#### Work to be completed
From the entries below, reproduce exactly the line containing "Write part 3", the line containing "its first use.", and every line in between, with nothing added.

#### Exercise material

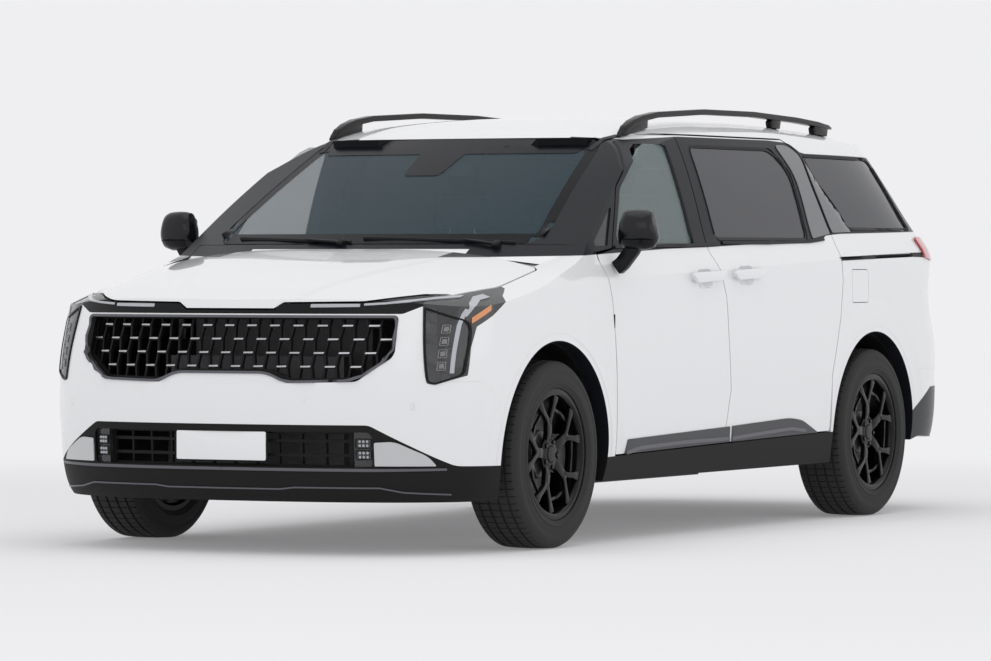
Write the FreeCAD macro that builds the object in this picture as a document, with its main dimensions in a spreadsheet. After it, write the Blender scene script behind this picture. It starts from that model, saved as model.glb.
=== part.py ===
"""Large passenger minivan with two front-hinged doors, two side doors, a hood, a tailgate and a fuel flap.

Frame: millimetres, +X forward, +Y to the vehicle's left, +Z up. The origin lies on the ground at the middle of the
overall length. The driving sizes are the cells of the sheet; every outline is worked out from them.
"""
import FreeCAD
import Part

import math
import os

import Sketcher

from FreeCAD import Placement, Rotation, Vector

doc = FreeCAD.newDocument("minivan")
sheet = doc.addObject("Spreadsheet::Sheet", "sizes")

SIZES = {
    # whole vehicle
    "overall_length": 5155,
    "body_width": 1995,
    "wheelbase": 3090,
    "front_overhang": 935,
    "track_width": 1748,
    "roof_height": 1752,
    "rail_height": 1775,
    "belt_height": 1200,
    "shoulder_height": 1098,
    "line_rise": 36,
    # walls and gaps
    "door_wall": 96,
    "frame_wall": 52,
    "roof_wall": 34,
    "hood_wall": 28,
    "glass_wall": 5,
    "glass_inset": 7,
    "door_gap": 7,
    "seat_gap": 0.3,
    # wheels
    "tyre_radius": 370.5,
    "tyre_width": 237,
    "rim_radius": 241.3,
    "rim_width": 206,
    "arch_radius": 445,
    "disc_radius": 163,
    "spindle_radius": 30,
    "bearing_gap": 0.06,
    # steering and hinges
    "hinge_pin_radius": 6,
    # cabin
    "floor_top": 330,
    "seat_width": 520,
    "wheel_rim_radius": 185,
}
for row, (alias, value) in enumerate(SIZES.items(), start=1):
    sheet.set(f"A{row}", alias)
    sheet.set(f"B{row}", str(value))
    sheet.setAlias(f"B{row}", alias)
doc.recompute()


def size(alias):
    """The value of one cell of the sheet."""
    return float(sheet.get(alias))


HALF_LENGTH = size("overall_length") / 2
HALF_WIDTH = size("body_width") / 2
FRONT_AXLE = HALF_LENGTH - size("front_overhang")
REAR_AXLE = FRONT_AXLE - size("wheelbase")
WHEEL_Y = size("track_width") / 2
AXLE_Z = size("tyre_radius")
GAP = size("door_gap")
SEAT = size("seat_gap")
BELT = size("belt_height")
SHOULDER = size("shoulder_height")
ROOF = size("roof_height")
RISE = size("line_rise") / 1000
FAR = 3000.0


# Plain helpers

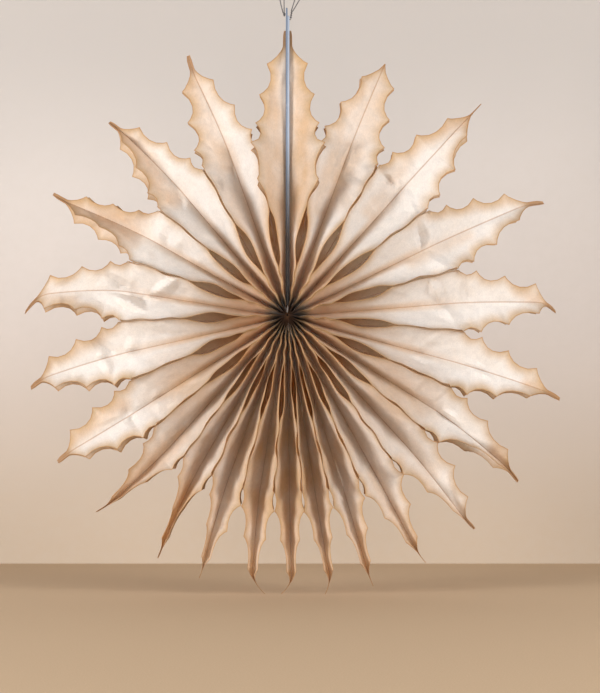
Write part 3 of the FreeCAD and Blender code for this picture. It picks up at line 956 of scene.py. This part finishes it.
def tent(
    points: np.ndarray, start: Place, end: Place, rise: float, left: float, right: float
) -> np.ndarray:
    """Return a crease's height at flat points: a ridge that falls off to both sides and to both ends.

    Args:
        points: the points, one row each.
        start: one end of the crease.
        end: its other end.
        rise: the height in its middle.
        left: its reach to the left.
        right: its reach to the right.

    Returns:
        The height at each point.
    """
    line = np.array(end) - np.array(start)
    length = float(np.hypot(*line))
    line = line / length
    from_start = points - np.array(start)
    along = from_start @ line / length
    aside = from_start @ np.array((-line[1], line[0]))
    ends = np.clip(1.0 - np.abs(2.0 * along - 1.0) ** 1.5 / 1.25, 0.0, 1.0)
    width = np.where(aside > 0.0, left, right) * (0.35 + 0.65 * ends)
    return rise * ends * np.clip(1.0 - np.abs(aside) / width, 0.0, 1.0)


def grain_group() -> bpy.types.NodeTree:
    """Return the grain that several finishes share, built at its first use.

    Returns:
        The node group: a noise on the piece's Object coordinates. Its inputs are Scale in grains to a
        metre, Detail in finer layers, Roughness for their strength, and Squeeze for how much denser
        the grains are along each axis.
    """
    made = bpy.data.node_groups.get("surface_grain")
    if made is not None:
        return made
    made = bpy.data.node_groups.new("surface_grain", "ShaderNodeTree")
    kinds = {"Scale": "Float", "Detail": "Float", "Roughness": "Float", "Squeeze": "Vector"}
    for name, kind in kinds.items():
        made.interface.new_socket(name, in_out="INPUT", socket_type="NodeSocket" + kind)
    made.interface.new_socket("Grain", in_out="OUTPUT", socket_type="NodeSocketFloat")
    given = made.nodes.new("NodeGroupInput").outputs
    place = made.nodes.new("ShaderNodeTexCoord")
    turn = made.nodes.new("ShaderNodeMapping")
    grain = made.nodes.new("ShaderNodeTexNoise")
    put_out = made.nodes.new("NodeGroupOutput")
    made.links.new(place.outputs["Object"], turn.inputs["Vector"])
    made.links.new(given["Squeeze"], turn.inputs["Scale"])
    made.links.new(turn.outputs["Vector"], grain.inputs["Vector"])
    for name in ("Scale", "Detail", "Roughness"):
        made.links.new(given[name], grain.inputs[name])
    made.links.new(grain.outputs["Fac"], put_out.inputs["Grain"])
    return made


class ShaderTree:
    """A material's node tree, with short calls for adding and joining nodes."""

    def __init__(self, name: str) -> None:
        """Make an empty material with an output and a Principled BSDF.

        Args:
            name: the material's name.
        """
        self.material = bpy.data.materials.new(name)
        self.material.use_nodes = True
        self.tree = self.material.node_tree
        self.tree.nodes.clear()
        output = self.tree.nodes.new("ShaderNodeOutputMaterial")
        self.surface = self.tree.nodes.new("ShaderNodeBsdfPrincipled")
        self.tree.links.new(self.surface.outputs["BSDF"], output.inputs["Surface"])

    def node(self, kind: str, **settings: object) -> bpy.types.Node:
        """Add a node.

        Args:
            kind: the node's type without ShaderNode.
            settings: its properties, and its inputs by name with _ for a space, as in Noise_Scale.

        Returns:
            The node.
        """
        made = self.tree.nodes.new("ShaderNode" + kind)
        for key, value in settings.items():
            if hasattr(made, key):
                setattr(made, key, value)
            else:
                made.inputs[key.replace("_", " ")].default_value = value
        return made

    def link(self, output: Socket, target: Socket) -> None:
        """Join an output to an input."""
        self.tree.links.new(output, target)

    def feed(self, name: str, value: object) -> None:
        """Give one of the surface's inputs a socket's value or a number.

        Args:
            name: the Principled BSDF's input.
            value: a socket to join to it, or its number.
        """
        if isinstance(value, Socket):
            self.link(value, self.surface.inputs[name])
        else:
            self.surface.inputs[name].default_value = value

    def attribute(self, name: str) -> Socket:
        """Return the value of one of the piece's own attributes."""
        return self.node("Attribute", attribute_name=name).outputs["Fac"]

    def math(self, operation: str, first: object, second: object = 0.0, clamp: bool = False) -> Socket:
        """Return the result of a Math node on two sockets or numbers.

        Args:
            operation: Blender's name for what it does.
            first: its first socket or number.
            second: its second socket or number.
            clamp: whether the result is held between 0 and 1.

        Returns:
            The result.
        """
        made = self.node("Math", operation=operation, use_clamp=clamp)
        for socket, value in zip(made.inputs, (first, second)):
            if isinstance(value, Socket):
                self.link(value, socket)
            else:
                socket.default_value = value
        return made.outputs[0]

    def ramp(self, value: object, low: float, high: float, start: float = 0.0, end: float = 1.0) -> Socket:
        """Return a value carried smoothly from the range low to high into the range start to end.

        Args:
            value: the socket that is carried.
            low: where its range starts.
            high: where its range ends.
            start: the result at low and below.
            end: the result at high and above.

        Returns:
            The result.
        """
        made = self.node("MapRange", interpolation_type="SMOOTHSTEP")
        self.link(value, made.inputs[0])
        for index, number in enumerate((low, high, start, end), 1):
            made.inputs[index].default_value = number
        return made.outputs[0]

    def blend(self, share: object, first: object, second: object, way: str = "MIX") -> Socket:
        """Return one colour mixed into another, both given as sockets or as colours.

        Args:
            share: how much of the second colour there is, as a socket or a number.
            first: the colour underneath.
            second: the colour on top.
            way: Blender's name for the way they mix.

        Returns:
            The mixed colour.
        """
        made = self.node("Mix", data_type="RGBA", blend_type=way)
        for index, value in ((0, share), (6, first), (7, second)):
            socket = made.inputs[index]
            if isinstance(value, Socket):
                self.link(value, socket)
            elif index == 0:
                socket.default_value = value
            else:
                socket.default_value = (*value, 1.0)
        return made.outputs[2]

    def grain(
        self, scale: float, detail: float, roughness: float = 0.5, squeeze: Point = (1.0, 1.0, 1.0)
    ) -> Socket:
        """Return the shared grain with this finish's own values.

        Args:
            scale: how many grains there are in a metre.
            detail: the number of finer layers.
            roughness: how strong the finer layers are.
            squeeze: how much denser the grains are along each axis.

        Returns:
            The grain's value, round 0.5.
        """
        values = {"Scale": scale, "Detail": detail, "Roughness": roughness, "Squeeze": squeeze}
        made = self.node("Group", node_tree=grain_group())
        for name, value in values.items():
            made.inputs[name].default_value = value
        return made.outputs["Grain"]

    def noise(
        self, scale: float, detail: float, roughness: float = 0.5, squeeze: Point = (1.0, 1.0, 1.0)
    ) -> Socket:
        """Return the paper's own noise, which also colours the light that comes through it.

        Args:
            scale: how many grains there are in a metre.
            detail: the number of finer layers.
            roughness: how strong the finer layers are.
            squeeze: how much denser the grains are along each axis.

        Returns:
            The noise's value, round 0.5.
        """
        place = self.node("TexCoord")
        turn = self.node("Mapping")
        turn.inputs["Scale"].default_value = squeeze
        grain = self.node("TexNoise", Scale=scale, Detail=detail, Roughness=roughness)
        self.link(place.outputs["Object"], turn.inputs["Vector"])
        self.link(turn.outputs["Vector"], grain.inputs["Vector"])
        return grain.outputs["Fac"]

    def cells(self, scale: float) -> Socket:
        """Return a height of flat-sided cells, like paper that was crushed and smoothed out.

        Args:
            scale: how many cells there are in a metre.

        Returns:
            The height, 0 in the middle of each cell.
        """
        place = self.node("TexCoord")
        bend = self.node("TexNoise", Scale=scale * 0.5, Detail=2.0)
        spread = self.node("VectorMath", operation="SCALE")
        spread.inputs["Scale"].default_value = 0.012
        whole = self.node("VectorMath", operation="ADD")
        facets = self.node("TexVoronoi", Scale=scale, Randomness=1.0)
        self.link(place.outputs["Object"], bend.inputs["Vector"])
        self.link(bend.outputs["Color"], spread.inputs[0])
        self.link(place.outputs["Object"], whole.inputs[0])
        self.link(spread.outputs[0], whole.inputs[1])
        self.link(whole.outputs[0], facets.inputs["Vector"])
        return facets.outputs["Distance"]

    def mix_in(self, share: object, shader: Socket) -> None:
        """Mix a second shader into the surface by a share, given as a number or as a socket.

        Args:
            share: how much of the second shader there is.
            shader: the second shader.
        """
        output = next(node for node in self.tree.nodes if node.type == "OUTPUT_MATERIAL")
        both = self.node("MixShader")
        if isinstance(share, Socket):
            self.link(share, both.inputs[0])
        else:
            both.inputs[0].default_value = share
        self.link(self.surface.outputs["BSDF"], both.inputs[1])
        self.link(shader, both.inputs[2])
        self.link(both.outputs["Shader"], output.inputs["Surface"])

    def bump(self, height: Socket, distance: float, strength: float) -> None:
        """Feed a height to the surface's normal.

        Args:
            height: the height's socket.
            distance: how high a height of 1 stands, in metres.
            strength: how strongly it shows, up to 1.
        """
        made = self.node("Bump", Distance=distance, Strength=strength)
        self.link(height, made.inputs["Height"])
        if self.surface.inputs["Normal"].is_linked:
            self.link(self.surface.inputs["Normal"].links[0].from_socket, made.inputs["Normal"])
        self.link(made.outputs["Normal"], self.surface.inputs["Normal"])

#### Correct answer
Write part 3 of the FreeCAD and Blender code for this picture. It picks up at line 956 of scene.py. This part finishes it.
def tent(
    points: np.ndarray, start: Place, end: Place, rise: float, left: float, right: float
) -> np.ndarray:
    """Return a crease's height at flat points: a ridge that falls off to both sides and to both ends.

    Args:
        points: the points, one row each.
        start: one end of the crease.
        end: its other end.
        rise: the height in its middle.
        left: its reach to the left.
        right: its reach to the right.

    Returns:
        The height at each point.
    """
    line = np.array(end) - np.array(start)
    length = float(np.hypot(*line))
    line = line / length
    from_start = points - np.array(start)
    along = from_start @ line / length
    aside = from_start @ np.array((-line[1], line[0]))
    ends = np.clip(1.0 - np.abs(2.0 * along - 1.0) ** 1.5 / 1.25, 0.0, 1.0)
    width = np.where(aside > 0.0, left, right) * (0.35 + 0.65 * ends)
    return rise * ends * np.clip(1.0 - np.abs(aside) / width, 0.0, 1.0)


def grain_group() -> bpy.types.NodeTree:
    """Return the grain that several finishes share, built at its first use.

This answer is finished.